Létourneau fait de gros efforts pour relativiser le sentiment d’oppression nationale vécu par les Québécois, qui, suggère-t-il, s’accommodent de la situation. Pourtant, par la suite, son histoire fait souvent référence à la prolétarisation des francophones. Au XIXe siècle, notet-il, la minorité de langue anglaise dispose « du pouvoir effectif et tient le haut du pavé économique », alors que les francophones « occupent la majeure partie des positions du bas dans la structure des emplois et des revenus », une situation qui perdure au début des années 1960. Ça ne ressemble pas à la manifestation d’un Québec libre, il me semble.
Létourneau rejette la thèse de la survivance et postule, sur le plan socioéconomique, un développement à peu près normal du Québec, si on le compare à celui d’autres sociétés occidentales. La thèse se défend. Ce qui se défend moins, c’est l’idée, répétée par l’historien, que les Québécois francophones n’incarnent pas une nation colonisée et entravée.
Létourneau parle d’une histoire somme toute pas pire, faite de tensions tantôt heureuses, tantôt malheureuses. On aurait compris qu’il dise que, dans les circonstances, malgré tout, grâce à leur « stratégie du risque calculé » imposée par la situation, les Québécois ne s’en sont pas trop mal sortis. Il est vrai qu’il y a dans cette histoire de belles réalisations dont on peut s’enorgueillir.

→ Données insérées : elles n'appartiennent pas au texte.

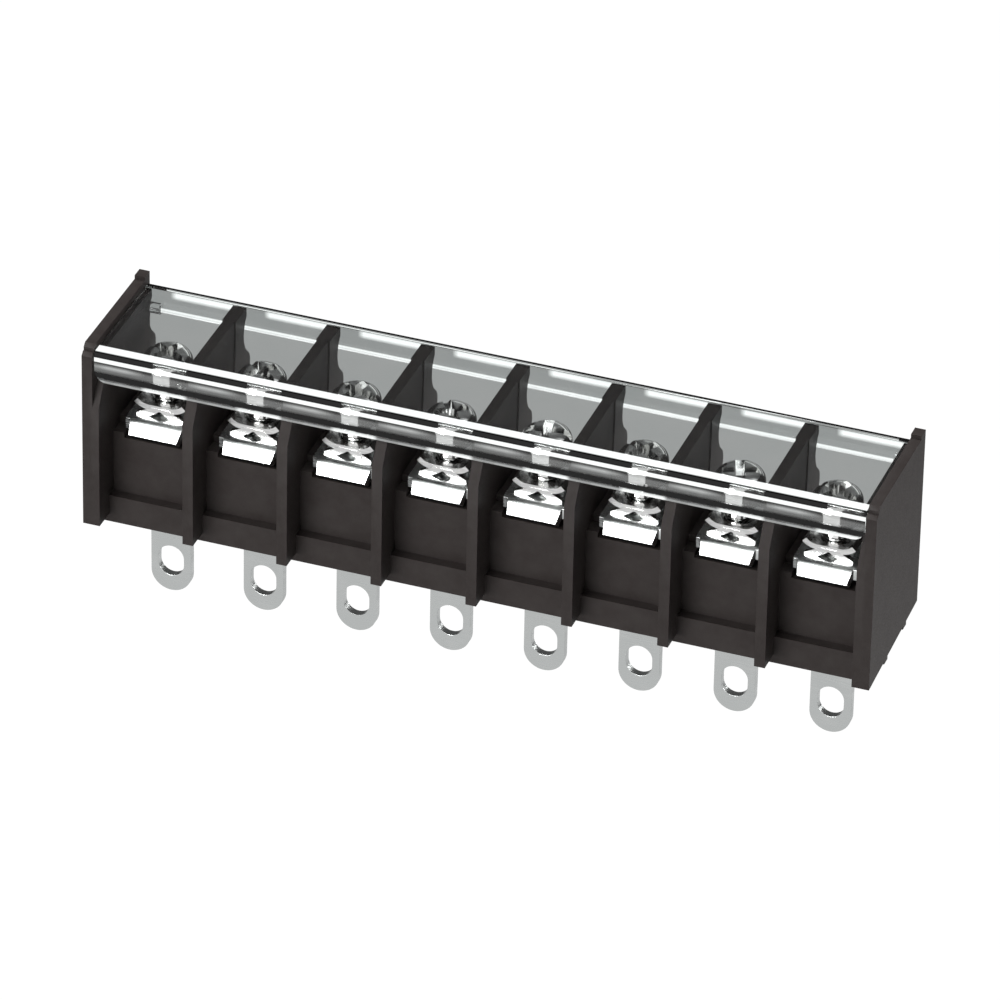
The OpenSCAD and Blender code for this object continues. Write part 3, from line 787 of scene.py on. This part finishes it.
# %% Clamp tree: feet and hole
FOOT_PROUD = 0.04 * MM  # how far a foot stands out over the sheet's edge
DRILL_POINTS, DRILL_L = 48, 8 * MM
outline = output_of(clamp_tree, "GeometryNodeMeshToCurve", {"Mesh": given["Geometry"]})
panel = output_of(clamp_tree, "GeometryNodeFillCurve", {"Curve": outline}, mode="NGONS")
extruded = output_of(clamp_tree, "GeometryNodeExtrudeMesh", {
    "Mesh": panel, "Offset Scale": given["Foot Thickness"], "Individual": False})
near_side = output_of(clamp_tree, "GeometryNodeFlipFaces", {"Mesh": panel})
both_sides = add(clamp_tree, "GeometryNodeJoinGeometry")
for part in (extruded, near_side):
    clamp_tree.links.new(part, both_sides.inputs[0])
foot = output_of(clamp_tree, "GeometryNodeMergeByDistance", {
    "Geometry": both_sides.outputs[0], "Distance": SEAM})

face = sum_of("ADD", sum_of("MULTIPLY", given["Depth"], 0.5), FOOT_PROUD)
whole = add(clamp_tree, "GeometryNodeMeshBoolean", {"Self Intersection": True},
            solver="EXACT", operation="UNION")
clamp_tree.links.new(sheet, whole.inputs["Mesh 2"])
for z in (sum_of("SUBTRACT", face, given["Foot Thickness"]), sum_of("MULTIPLY", face, -1.0)):
    moved_foot = output_of(clamp_tree, "GeometryNodeTransform", {
        "Geometry": foot, "Translation": vector_of(clamp_tree, Z=z)})
    clamp_tree.links.new(moved_foot, whole.inputs["Mesh 2"])
upright = output_of(clamp_tree, "GeometryNodeTransform", {
    "Geometry": whole.outputs[0], "Rotation": (math.radians(90), 0.0, 0.0)})
drill = output_of(clamp_tree, "GeometryNodeMeshCylinder", {
    "Vertices": DRILL_POINTS, "Radius": given["Hole Radius"], "Depth": DRILL_L})
drilled = output_of(clamp_tree, "GeometryNodeMeshBoolean", {
    "Mesh 1": upright, "Mesh 2": drill}, solver="EXACT", operation="DIFFERENCE")
place_and_close(clamp_tree, given, out, drilled)

# %% Eight clamps
for n in POLES:
    clamp = grow(f"saddle_clamp_{n}", foot_mesh(f"saddle_clamp_{n}"), clamp_tree, {
        "Place": pole_place(f"clamp_{n}"), "Finish": clamp_plate}, rounding=0.05 * MM)
    stand_for(clamp, f"clamp_{n}", f"clamp_{n}")

# %% [markdown]
# ## The floor
#
# The strip is shown on white, so the floor is white to the camera. More lamps could
# make it so, but they would bleach the object as well. Instead the floor's material
# asks what kind of ray has come: the camera sees plain white, mirrors see a floor
# that gets darker behind the strip, and the clear cover shows a soft grey. Lamplight
# alone meets plain matt paper, which takes the object's shadow. The floor lies well
# under the lugs, so that shadow stays faint.

# %% Floor
FLOOR_HALF, FLOOR_Z = 3.0, -0.045
WHITE = (1, 1, 1, 1)
floor_mesh = bpy.data.meshes.new("studio_floor")
floor_mesh.from_pydata([(x * FLOOR_HALF, y * FLOOR_HALF, FLOOR_Z)
                        for x, y in ((-1, -1), (1, -1), (1, 1), (-1, 1))],
                       [], [(0, 1, 2, 3)])
floor = link("studio_floor", floor_mesh)
paper = bpy.data.materials.new("studio_paper")
paper.use_nodes = True
tree = paper.node_tree
tree.nodes.clear()
rays = add(tree, "ShaderNodeLightPath").outputs
place = add(tree, "ShaderNodeTexCoord").outputs["Object"]
depth = add(tree, "ShaderNodeSeparateXYZ", {0: place}).outputs["Y"]
in_mirrors = remap(tree, depth, 0.06, 0.2, 0.65, 0.05)  # from 6 to 20 cm behind the strip
to_camera = maths(tree, "MULTIPLY", rays["Is Camera Ray"], 0.95)  # the rest shows shadow
step = output_of(tree, "ShaderNodeBsdfDiffuse", {"Color": (0.8, 0.8, 0.8, 1)})
for share, colour, strength in (
        (rays["Is Glossy Ray"], WHITE, in_mirrors),
        (rays["Is Transmission Ray"], (0.385, 0.395, 0.39, 1), 1.0),
        (to_camera, WHITE, 1.03)):
    glow = output_of(tree, "ShaderNodeEmission", {"Color": colour, "Strength": strength})
    step = output_of(tree, "ShaderNodeMixShader", {0: share, 1: step, 2: glow})
add(tree, "ShaderNodeOutputMaterial", {"Surface": step})
floor_mesh.materials.append(paper)
print("floor at", FLOOR_Z, "with", len(tree.nodes), "nodes")

# %% [markdown]
# ## The world
#
# The world does the same for what lies past the floor. For mirrors it is white in
# front and at the sides, and dark behind and straight overhead, as a studio with
# black card there, so that bright metal gets the dark shapes that make it look like
# metal. Lamplight can't find its way through the clear cover, so surfaces under it
# get a wide skylight from above instead. To the camera the world is plain white, and
# for all other light it is nearly black, so that the lamps alone model the shapes.

# %% World
world = bpy.data.worlds.new("studio")
bpy.context.scene.world = world
world.use_nodes = True
tree = world.node_tree
tree.nodes.clear()
rays = add(tree, "ShaderNodeLightPath").outputs
generated = add(tree, "ShaderNodeTexCoord").outputs["Generated"]
direction = add(tree, "ShaderNodeSeparateXYZ", {0: generated}).outputs


def product(first, second):
    return maths(tree, "MULTIPLY", first, second)


# directions are of length 1: Y is 1 straight behind, Z is 1 straight overhead
walls = remap(tree, direction["Y"], 0.45, 0.6, 1.0, 0.1)
mirrors = product(walls, remap(tree, direction["Z"], 0.8, 0.92, 1.0, 0.05))
skylight = product(walls, remap(tree, direction["Z"], 0.3, 0.7, 0.05, 1.6))
under_cover = output_of(tree, "ShaderNodeMix", {
    0: rays["Diffuse Depth"], 2: mirrors, 3: skylight}, data_type="FLOAT", clamp_factor=True)
step = output_of(tree, "ShaderNodeBackground", {"Color": WHITE, "Strength": 0.05})
for share, strength in (("Is Glossy Ray", product(mirrors, 0.85)),
                        ("Is Transmission Ray", under_cover), ("Is Camera Ray", 1.0)):
    light = output_of(tree, "ShaderNodeBackground", {"Color": WHITE, "Strength": strength})
    step = output_of(tree, "ShaderNodeMixShader", {0: rays[share], 1: step, 2: light})
add(tree, "ShaderNodeOutputWorld", {"Surface": step})
print("world: four strengths, by kind of ray, in", len(tree.nodes), "nodes")

# %% [markdown]
# ## Lamps
#
# Four soft boxes light the object at a plain level: one overhead, a larger share
# from the left front, a low one from the right rear for the end wall, and a narrow
# one low in front for the lips and lugs. The cover's rounded edges would mirror them
# as streaks across its painted highlight and shade lines, so light linking leaves
# the cover out of their light.

# %% Soft boxes
SOFT_BOXES = [  # name, place, width and height in metres, and watts
    ("top_box", (0.05, 0.12, 0.6), (0.5, 0.25), 3.3),
    ("front_box", (-0.22, -0.56, 0.55), (0.5, 0.22), 4.9),
    ("right_box", (0.55, 0.35, 0.16), (0.3, 0.2), 1.9),
    ("low_box", (-0.17, -0.57, 0.01), (0.3, 0.05), 1.0)]
not_the_cover = bpy.data.collections.new("not_the_cover")
not_the_cover.objects.link(cover)
not_the_cover.collection_objects[0].light_linking.link_state = "EXCLUDE"
for name, lamp_place, size, watts in SOFT_BOXES:
    lamp = bpy.data.lights.new(name, "AREA")
    lamp.shape = "RECTANGLE"
    lamp.size, lamp.size_y = size
    lamp.energy = watts
    rig = link(name, lamp)
    rig.location = lamp_place
    rig.rotation_mode = "QUATERNION"
    rig.rotation_quaternion = (-Vector(lamp_place)).to_track_quat("-Z", "Y")  # to the origin
    rig.light_linking.receiver_collection = not_the_cover
    print(name, "at", lamp_place, "with", watts, "W")

# %% [markdown]
# ## Camera
#
# The camera stands where the photograph's stood: right of the strip and above it, a
# long way off with a long lens, and turned by a little over a degree. It could be
# aimed by eye, but its three axes and its place come from fitting the strip's known
# corners to the photograph, which is surer.

# %% Camera
RIGHT = Vector((0.93937888, 0.34243793, 0.01742378))
UP = Vector((-0.19711471, 0.49775108, 0.84462397))
BACK = Vector((0.28055858, -0.7968564, 0.5350764))
PLACE = Vector((0.226627, -0.643260, 0.440249))
lens = bpy.data.cameras.new("camera")
lens.sensor_width = 36.0
lens.lens = 309.865
lens.clip_start, lens.clip_end = 0.05, 20.0
camera = link("camera", lens)
camera.matrix_world = Matrix((*zip(RIGHT, UP, BACK, PLACE), (0, 0, 0, 1)))
bpy.context.scene.camera = camera
bpy.context.scene.view_settings.view_transform = "Standard"
print("camera at", tuple(round(v, 4) for v in PLACE), "lens", round(lens.lens, 1), "mm")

Or, Létourneau va plus loin. Il fait de nécessité vertu en glorifiant notre allergie aux ruptures et notre attachement aux « transformations dans la continuité », dont il fait l’essence historique du peuple québécois. Analysant l’attitude des jeunes pour qui l’indépendance serait déjà un fait « à défaut d’être une réalité constitutionnalisée », il conclut béatement à un néoréalisme qui admet « la conciliation des contraires », voire « la naïveté lucide ». En gros, tout est bon dans le cochon, et circulez, on passe à l’avenir. Plus naïf que lucide, il me semble.